We have used phase field simulations to study the effect of misfit and interfacial curvature on diffusion-controlled growth of an isolated precipitate in a supersaturated matrix. Treating our simulations as computer experiments, we compare our simulation results with those based on the Zener–Frank and Laraia–Johnson–Voorhees theories for the growth of non-misfitting and misfitting precipitates, respectively. The agreement between simulations and the Zener–Frank theory is very good in one-dimensional systems. In two-dimensional systems with interfacial curvature (with and without misfit), we find good agreement between theory and simulations, but only at large supersaturations, where we find that the Gibbs–Thomson effect is less completely realized. At small supersaturations, the convergence of instantaneous growth coefficient in simulations towards its theoretical value could not be tracked to completion, because the diffusional field reached the system boundary. Also at small supersaturations, the elevation in precipitate composition matches well with the theoretically predicted Gibbs–Thomson effect in both misfitting and non-misfitting systems.

[4] Survey of computed grain boundary properties in face-centered cubic metals: I. Grain boundary energy

D L Olmsted et al

The energies of a set of 388 distinct grain boundaries have been calculated based on embedded-atom method interatomic potentials for Ni and Al. The boundaries considered are a complete catalog of the coincident site lattice boundaries constructible in a computational cell of a prescribed size. Correlations of the boundary energy with other boundary properties (disorientation angle, *Σ* value, excess boundary volume and proximity of boundary normals to 1 1 1) are examined. None of the usual geometric properties associated with grain boundary energy are useful predictors for this data set. The data set is incorporated as supplementary material to facilitate the search for more complex correlations. The energies of corresponding boundaries in Ni and Al are found to differ by approximately a scaling factor related to the Voigt average shear modulus or C_{44}. Crystallographically close boundaries have similar energies; hence a table of grain boundary energies could be used for interpolation.

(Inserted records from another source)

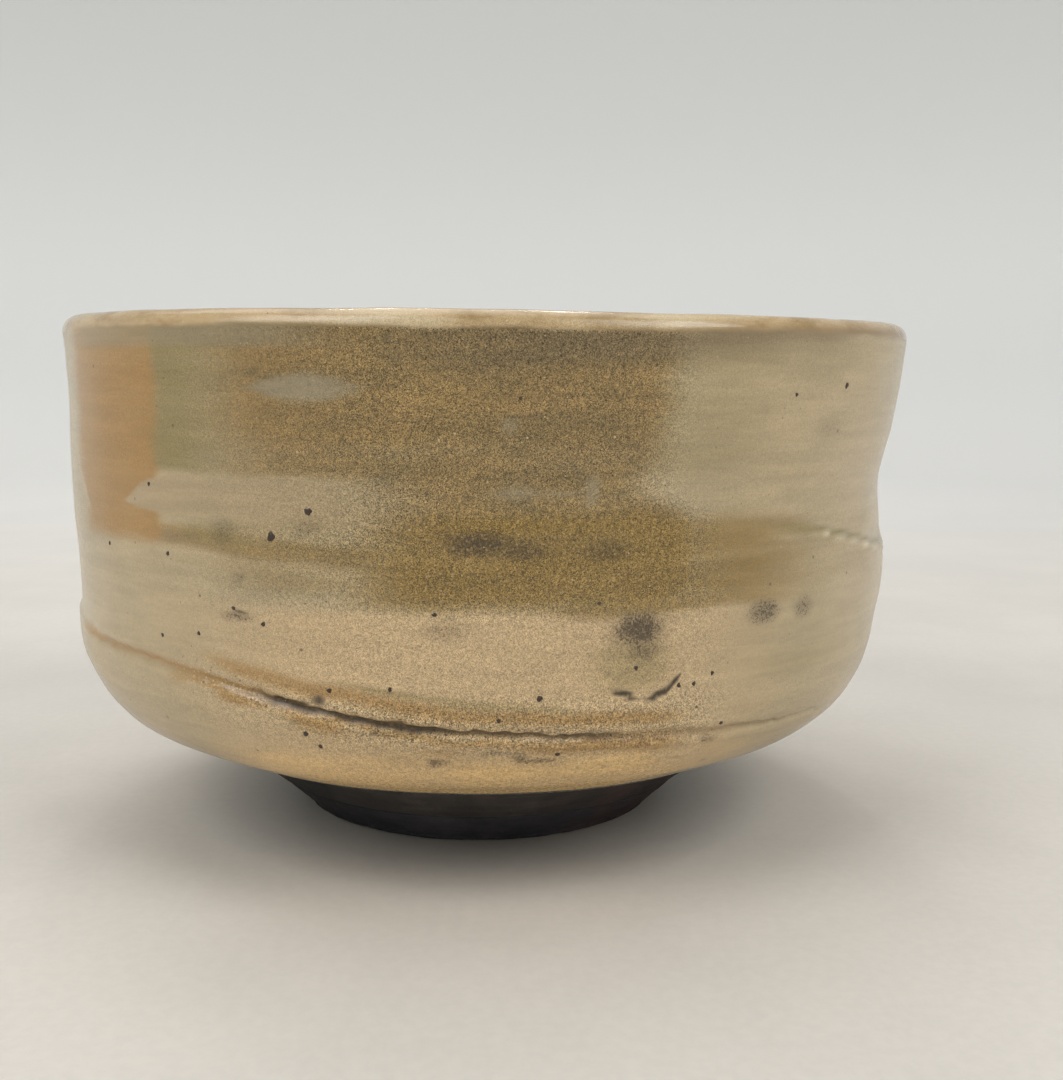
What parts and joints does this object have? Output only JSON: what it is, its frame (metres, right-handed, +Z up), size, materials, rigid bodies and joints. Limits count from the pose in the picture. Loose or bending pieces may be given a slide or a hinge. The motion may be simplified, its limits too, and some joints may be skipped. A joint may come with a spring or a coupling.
{
  "type": "matcha bowl",
  "caption": "Stoneware tea bowl with upright walls, a rounded turn to a sloping base and a flared foot of bare clay, glazed inside and out, for whisking and drinking matcha.",
  "frame": {"origin": "on the surface the bowl stands on, under the middle of the lip", "axes": "+Z up out of the mouth; -Y is the front, with the deepest part of the tool groove; +X is the side pressed in by a finger above a bulge"},
  "size_m": [0.12, 0.12, 0.0703],
  "materials": {
    "bare_clay": "unglazed dark stoneware, dry and slightly sandy",
    "foot_clay": "unglazed coarse stoneware fired brown-black, reddish on one side",
    "outer_glaze": "speckled ochre and beige ash glaze, soft gloss",
    "lip_glaze": "thin pale tan glaze over the lip, glossy",
    "inner_glaze": "beige ash glaze with throwing rings, glossy",
    "iron_spots": "dark iron specks melted through the glaze, satin"
  },
  "bodies": {
    "root": {"clay_body": "bare_clay", "foot_ring": "foot_clay", "outer_glaze": "outer_glaze", "lip_glaze": "lip_glaze", "inner_glaze": "inner_glaze", "iron_spots": "iron_spots"}
  },
  "joints": []
}
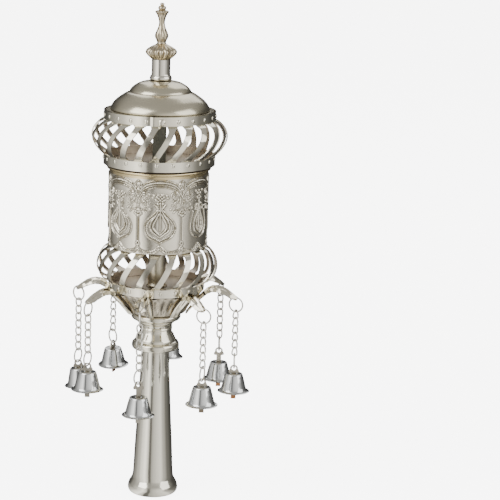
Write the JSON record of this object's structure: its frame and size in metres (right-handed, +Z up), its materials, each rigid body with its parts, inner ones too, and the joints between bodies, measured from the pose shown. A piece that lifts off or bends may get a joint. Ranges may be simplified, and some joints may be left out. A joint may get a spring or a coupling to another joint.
{
  "type": "torah finial",
  "caption": "Silver scroll finial: hollow tapering stem, spool knop, pierced bulbous crown round an embossed drum, domed top with spire, and chains of small bells on scroll arms.",
  "frame": {"origin": "centre of the stem's foot, on its underside", "axes": "+Z up the stem to the spire's tip; +Y towards the back, so the front panel of the drum faces -Y"},
  "size_m": [0.1344, 0.1382, 0.36],
  "materials": {
    "silver": "polished silver plate, warm and slightly worn",
    "satin": "satin silver plate",
    "warm_silver": "polished silver plate with a yellowish tinge",
    "brown_plate": "unpolished brownish plate",
    "dark_post": "dull grey-green metal",
    "bell_silver": "cool polished silver plate",
    "wire_silver": "worn silver plate on wire and strip"
  },
  "bodies": {
    "root": {"handle": "silver", "knop": "silver", "calyx": "silver", "lower_plate": "brown_plate", "lower_basket": "silver", "centre_tube": "satin", "drum": "silver", "neck_ring": "warm_silver", "upper_plate": "brown_plate", "upper_post": "dark_post", "upper_basket": "silver", "top_plate": "satin", "dome": "satin", "neck_tube": "warm_silver", "spire": "warm_silver", "hanging_ring_1": "wire_silver", "chain_1": "wire_silver", "bell_ring_1": "wire_silver", "hanger_1": "wire_silver", "bell_1": "bell_silver", "hanging_ring_2": "wire_silver", "chain_2": "wire_silver", "bell_ring_2": "wire_silver", "hanger_2": "wire_silver", "bell_2": "bell_silver", "hanging_ring_3": "wire_silver", "chain_3": "wire_silver", "bell_ring_3": "wire_silver", "hanger_3": "wire_silver", "bell_3": "bell_silver", "hanging_ring_4": "wire_silver", "chain_4": "wire_silver", "bell_ring_4": "wire_silver", "hanger_4": "wire_silver", "bell_4": "bell_silver", "hanging_ring_5": "wire_silver", "chain_5": "wire_silver", "bell_ring_5": "wire_silver", "hanger_5": "wire_silver", "bell_5": "bell_silver", "hanging_ring_6": "wire_silver", "chain_6": "wire_silver", "bell_ring_6": "wire_silver", "hanger_6": "wire_silver", "bell_6": "bell_silver", "hanging_ring_7": "wire_silver", "chain_7": "wire_silver", "bell_ring_7": "wire_silver", "hanger_7": "wire_silver", "bell_7": "bell_silver", "hanging_ring_8": "wire_silver", "chain_8": "wire_silver", "bell_ring_8": "wire_silver", "hanger_8": "wire_silver", "bell_8": "bell_silver"}
  },
  "joints": []
}
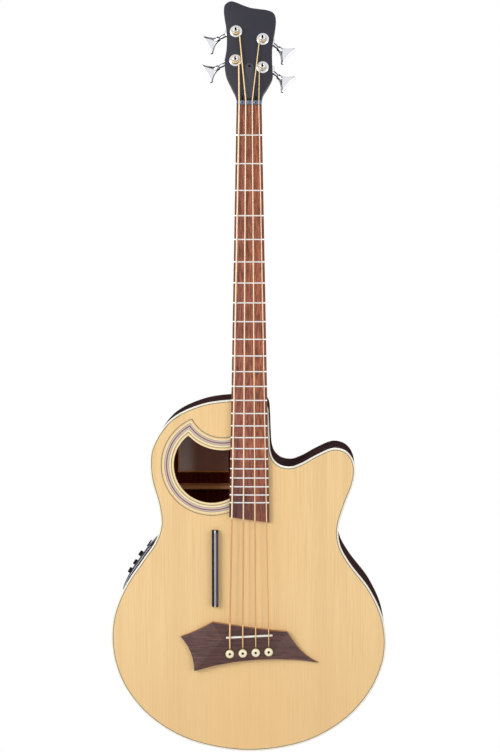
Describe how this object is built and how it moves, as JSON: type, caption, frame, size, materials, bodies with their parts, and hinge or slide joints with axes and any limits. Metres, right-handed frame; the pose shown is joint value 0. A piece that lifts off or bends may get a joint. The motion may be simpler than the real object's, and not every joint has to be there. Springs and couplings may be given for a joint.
{
  "type": "acoustic bass guitar",
  "caption": "Acoustic bass guitar with a cutaway, an offset crescent sound hole, geared tuners, a pinned bridge and preamp controls in its side.",
  "frame": {"origin": "on the centre line at the nut, in the plane of the soundboard's face: where the two arms of a hanger hold the guitar under its headstock", "axes": "+X from the thickest string to the thinnest, +Y from the soundboard into the body, +Z from the bridge towards the headstock"},
  "size_m": [0.4542, 0.1373, 1.25],
  "materials": {
    "spruce_top": "gloss",
    "dark_wood": "gloss",
    "inner_wood": "bare",
    "cream_binding": "gloss",
    "rosette_inlay": "gloss",
    "label_paper": "matte",
    "bridge_wood": "satin",
    "board_wood": "satin",
    "satin_neck": "satin",
    "nut_metal": "satin",
    "black_plastic": "satin",
    "chrome": "polished",
    "rod_steel": "brushed",
    "bone": "satin",
    "string_bronze": "wound"
  },
  "bodies": {
    "guitar": {"soundboard": "spruce_top", "back_plate": "dark_wood", "treble_side": "dark_wood", "bass_side": "dark_wood", "neck_block": "inner_wood", "tail_block": "inner_wood", "top_lining_bass": "inner_wood", "top_lining_treble": "inner_wood", "back_lining_bass": "inner_wood", "back_lining_treble": "inner_wood", "upper_brace": "inner_wood", "waist_brace": "inner_wood", "back_brace_1": "inner_wood", "back_brace_2": "inner_wood", "back_brace_3": "inner_wood", "x_brace": "inner_wood", "tone_bar": "inner_wood", "bridge_plate": "inner_wood", "top_binding": "cream_binding", "back_binding": "cream_binding", "rosette": "rosette_inlay", "label": "label_paper", "bridge": "bridge_wood", "fingerboard": "board_wood", "neck": "satin_neck", "nut": "nut_metal", "preamp": "black_plastic", "truss_rod_cover": "black_plastic", "thumb_rest": "black_plastic", "endpin_jack": "chrome", "tuner_case_e": "chrome", "tuner_bushing_e": "chrome", "tuner_case_a": "chrome", "tuner_bushing_a": "chrome", "tuner_case_d": "chrome", "tuner_bushing_d": "chrome", "tuner_case_g": "chrome", "tuner_bushing_g": "chrome", "truss_rod": "rod_steel", "saddle": "bone", "bridge_pin_e": "bone", "bridge_pin_a": "bone", "bridge_pin_d": "bone", "bridge_pin_g": "bone", "string_e": "string_bronze", "string_a": "string_bronze", "string_d": "string_bronze", "string_g": "string_bronze"},
    "e_key": {"tuner_key_e": "chrome"},
    "a_key": {"tuner_key_a": "chrome"},
    "d_key": {"tuner_key_d": "chrome"},
    "g_key": {"tuner_key_g": "chrome"},
    "e_post": {"tuner_post_e": "chrome"},
    "a_post": {"tuner_post_a": "chrome"},
    "d_post": {"tuner_post_d": "chrome"},
    "g_post": {"tuner_post_g": "chrome"},
    "volume": {"volume_knob": "black_plastic"},
    "bass": {"bass_knob": "black_plastic"},
    "treble": {"treble_knob": "black_plastic"},
    "button": {"tuner_button": "black_plastic"}
  },
  "joints": [
    {"name": "e_key_turn", "type": "hinge", "parent": "guitar", "child": "e_key", "pos_m": [-0.0274, 0.04003, 0.07537], "axis": [-0.8746, -0.1173, -0.4704], "continuous": true},
    {"name": "a_key_turn", "type": "hinge", "parent": "guitar", "child": "a_key", "pos_m": [-0.02702, 0.05186, 0.1228], "axis": [-0.8746, -0.1173, -0.4704], "continuous": true},
    {"name": "d_key_turn", "type": "hinge", "parent": "guitar", "child": "d_key", "pos_m": [0.02753, 0.04843, 0.10907], "axis": [0.766, -0.1555, -0.6237], "continuous": true},
    {"name": "g_key_turn", "type": "hinge", "parent": "guitar", "child": "g_key", "pos_m": [0.02744, 0.03693, 0.06293], "axis": [0.766, -0.1555, -0.6237], "continuous": true},
    {"name": "e_post_turn", "type": "hinge", "parent": "guitar", "child": "e_post", "pos_m": [-0.02269, 0.01634, 0.07253], "axis": [0, -0.9703, 0.2419], "continuous": true},
    {"name": "a_post_turn", "type": "hinge", "parent": "guitar", "child": "a_post", "pos_m": [-0.02231, 0.02817, 0.11997], "axis": [0, -0.9703, 0.2419], "continuous": true},
    {"name": "d_post_turn", "type": "hinge", "parent": "guitar", "child": "d_post", "pos_m": [0.02129, 0.025, 0.10725], "axis": [0, -0.9703, 0.2419], "continuous": true},
    {"name": "g_post_turn", "type": "hinge", "parent": "guitar", "child": "g_post", "pos_m": [0.02121, 0.01349, 0.06112], "axis": [0, -0.9703, 0.2419], "continuous": true},
    {"name": "volume_turn", "type": "hinge", "parent": "guitar", "child": "volume", "pos_m": [-0.1784, 0.057, -0.74781], "axis": [-0.8182, 0, 0.5749], "range_deg": [-135, 135]},
    {"name": "bass_turn", "type": "hinge", "parent": "guitar", "child": "bass", "pos_m": [-0.18835, 0.057, -0.76191], "axis": [-0.8304, 0, 0.5571], "range_deg": [-135, 135]},
    {"name": "treble_turn", "type": "hinge", "parent": "guitar", "child": "treble", "pos_m": [-0.19708, 0.057, -0.77541], "axis": [-0.8533, 0, 0.5215], "range_deg": [-135, 135]},
    {"name": "button_press", "type": "slide", "parent": "guitar", "child": "button", "axis": [0.8365, 0, -0.548], "range_m": [0, 0.0006], "stiffness_N_per_m": 400, "springref_m": -0.0005}
  ],
  "couplings": [
    {"joint": "e_post_turn", "follows": "e_key_turn", "ratio": 0.05},
    {"joint": "a_post_turn", "follows": "a_key_turn", "ratio": 0.05},
    {"joint": "d_post_turn", "follows": "d_key_turn", "ratio": -0.05},
    {"joint": "g_post_turn", "follows": "g_key_turn", "ratio": -0.05}
  ]
}
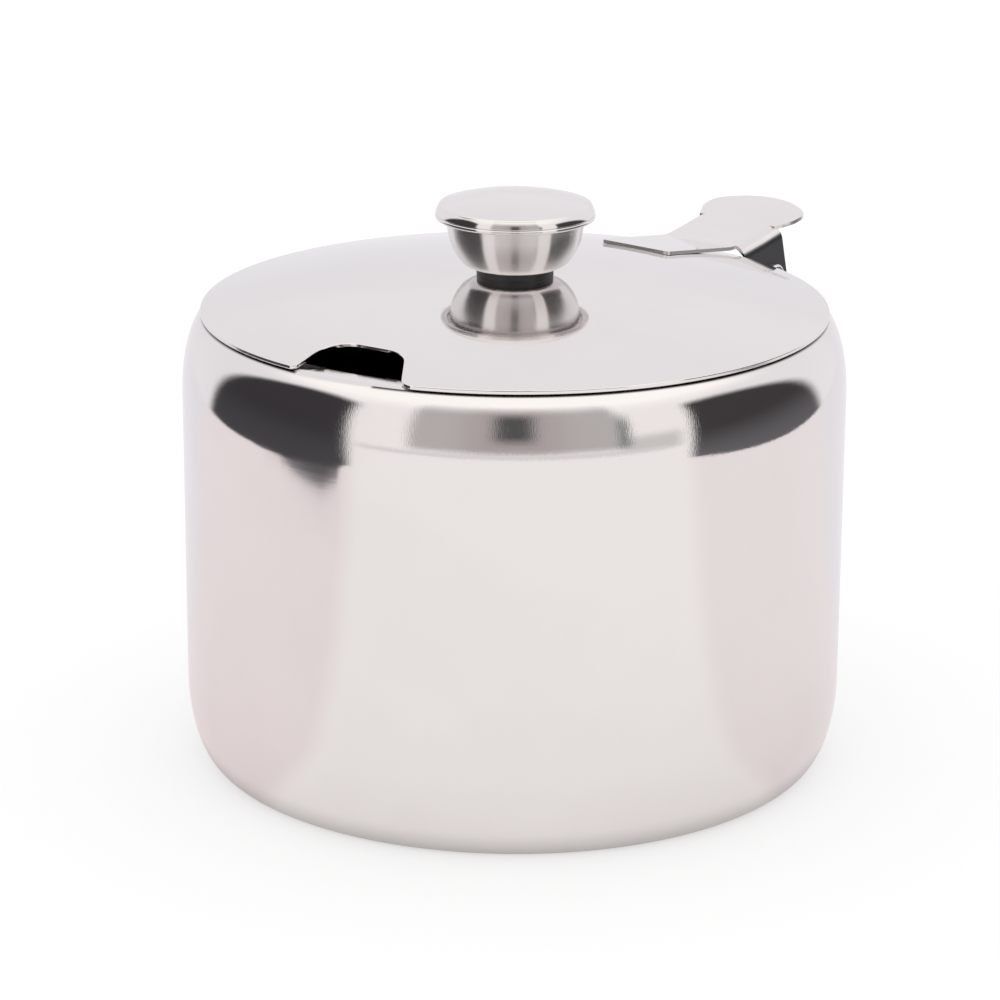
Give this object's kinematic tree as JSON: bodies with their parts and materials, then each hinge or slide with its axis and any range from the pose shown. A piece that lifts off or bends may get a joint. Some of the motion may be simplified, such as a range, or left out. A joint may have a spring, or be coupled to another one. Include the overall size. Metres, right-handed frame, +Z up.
{
  "type": "sugar pot with hinged lid",
  "caption": "Round straight-sided sugar pot in polished stainless steel with a hinged domed lid, spoon notch, thumb lever and turned-in shoulder.",
  "frame": {"origin": "centre of the pot's flat base, at the level it stands on", "axes": "+Z up along the pot's axis, +Y towards the hinge and the thumb lever, -Y towards the spoon notch"},
  "size_m": [0.09, 0.1057, 0.0783],
  "materials": {
    "polished_steel": "mirror polished stainless steel",
    "hinge_steel": "plain bright stainless steel",
    "fastener_steel": "bright steel",
    "dark_ring": "matt black heat-resisting plastic"
  },
  "bodies": {
    "pot": {"pot_body": "polished_steel", "hinge_bracket": "hinge_steel"},
    "lid": {"lid_plate": "polished_steel", "thumb_lever": "polished_steel", "hinge_pin": "hinge_steel", "knob_cap": "polished_steel", "knob_bowl": "polished_steel", "knob_spacer": "dark_ring", "knob_insert": "fastener_steel", "knob_screw": "fastener_steel", "spring_washer": "fastener_steel", "flat_washer": "fastener_steel"}
  },
  "joints": [
    {"name": "lid_hinge", "type": "hinge", "parent": "pot", "child": "lid", "pos_m": [0, 0.0508, 0.058], "axis": [-1, 0, 0], "range_deg": [0, 105]}
  ]
}
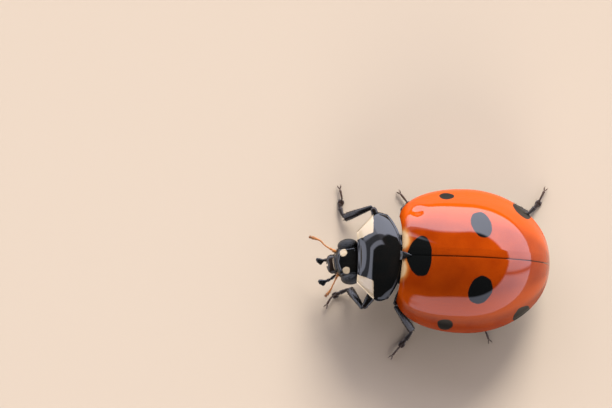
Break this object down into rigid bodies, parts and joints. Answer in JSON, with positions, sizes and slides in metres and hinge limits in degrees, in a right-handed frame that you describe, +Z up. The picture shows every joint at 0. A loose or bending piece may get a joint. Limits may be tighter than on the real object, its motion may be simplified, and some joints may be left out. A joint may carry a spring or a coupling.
{
  "type": "seven-spot ladybird",
  "caption": "Still, life-size ladybird standing on its feet, with a domed orange-red wing case with black spots, a black shield and head with cream marks, bent legs and short clubbed antennae.",
  "frame": {"origin": "on the floor, under the middle of the model's box", "axes": "+Z up; the beetle faces -Y, its left side is +X"},
  "size_m": [0.0062, 0.0088, 0.0035],
  "materials": {
    "wing_case": "glossy orange-red shell with round black spots",
    "black_shell": "glossy finely pitted black shell with cream corner patches",
    "eye": "glossy black, finely faceted",
    "leg": "satin brown-black with short pale hairs",
    "feeler": "satin orange-brown, darker at the club"
  },
  "bodies": {
    "root": {"head": "black_shell", "labrum": "black_shell", "eye_left": "eye", "eye_right": "eye", "antenna_left": "feeler", "antenna_right": "feeler", "palp_left": "leg", "palp_right": "leg", "pronotum": "black_shell", "prothorax": "black_shell", "scutellum": "black_shell", "elytron_left": "wing_case", "elytron_right": "wing_case", "thorax": "black_shell", "abdomen": "black_shell", "femur_front_left": "leg", "tibia_front_left": "leg", "tarsus_front_left": "leg", "femur_front_right": "leg", "tibia_front_right": "leg", "tarsus_front_right": "leg", "femur_middle_left": "leg", "tibia_middle_left": "leg", "tarsus_middle_left": "leg", "femur_middle_right": "leg", "tibia_middle_right": "leg", "tarsus_middle_right": "leg", "femur_hind_left": "leg", "tibia_hind_left": "leg", "tarsus_hind_left": "leg", "femur_hind_right": "leg", "tibia_hind_right": "leg", "tarsus_hind_right": "leg"}
  },
  "joints": []
}
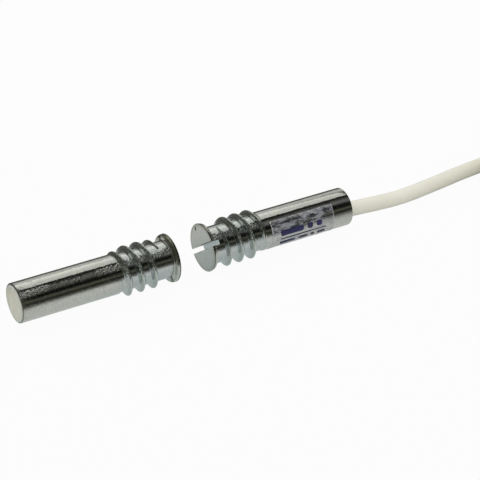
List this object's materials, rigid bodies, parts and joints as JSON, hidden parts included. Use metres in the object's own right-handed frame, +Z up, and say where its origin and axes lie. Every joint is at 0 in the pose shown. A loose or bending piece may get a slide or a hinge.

[5] Thermodynamics of grain boundary premelting in alloys. I. Phase-field modeling

Y Mishin et al

The rich nature of the premelting transition of grain boundaries in solid solutions is analyzed. Part I of this paper uses a multi-phase field model, whereas Part II employs atomistic Monte Carlo simulations. To enable comparison, Cu-rich Cu–Ag solid solutions are chosen for study. In the phase-field model, a system composed of two grains and a liquid phase is treated with three phase field parameters and with a realistic bulk thermodynamic description of Cu–Ag alloys obtained with the CALPHAD approach. Several different computation methods are employed, both rigorous and approximate, to examine the premelting behavior and relate it to the so-called “disjoining potential” between the solid–liquid interfaces in the grain boundary region. Depending on the grain boundary energy, temperature and grain composition chosen, several different classes of premelting transitions have been detected. As the grain concentration approaches the solidus line, one class shows a premelted layer whose thickness diverges continuously to infinity (complete wetting). Another class shows a discontinuity of the premelted layer thickness, exhibiting a first-order thin-to-thick transition prior to continuous thickening to infinity at the solidus line. In other cases, a metastable grain boundary state can exist above the solidus line, indicating the possibility of superheating/supersatuation of the grains together with the grain boundary. The possibility of such transitions has been predicted previously for generic thermodynamics by many authors. The results of the current investigation are compared with the atomistic calculations for the Cu–Ag system in Part II of this work.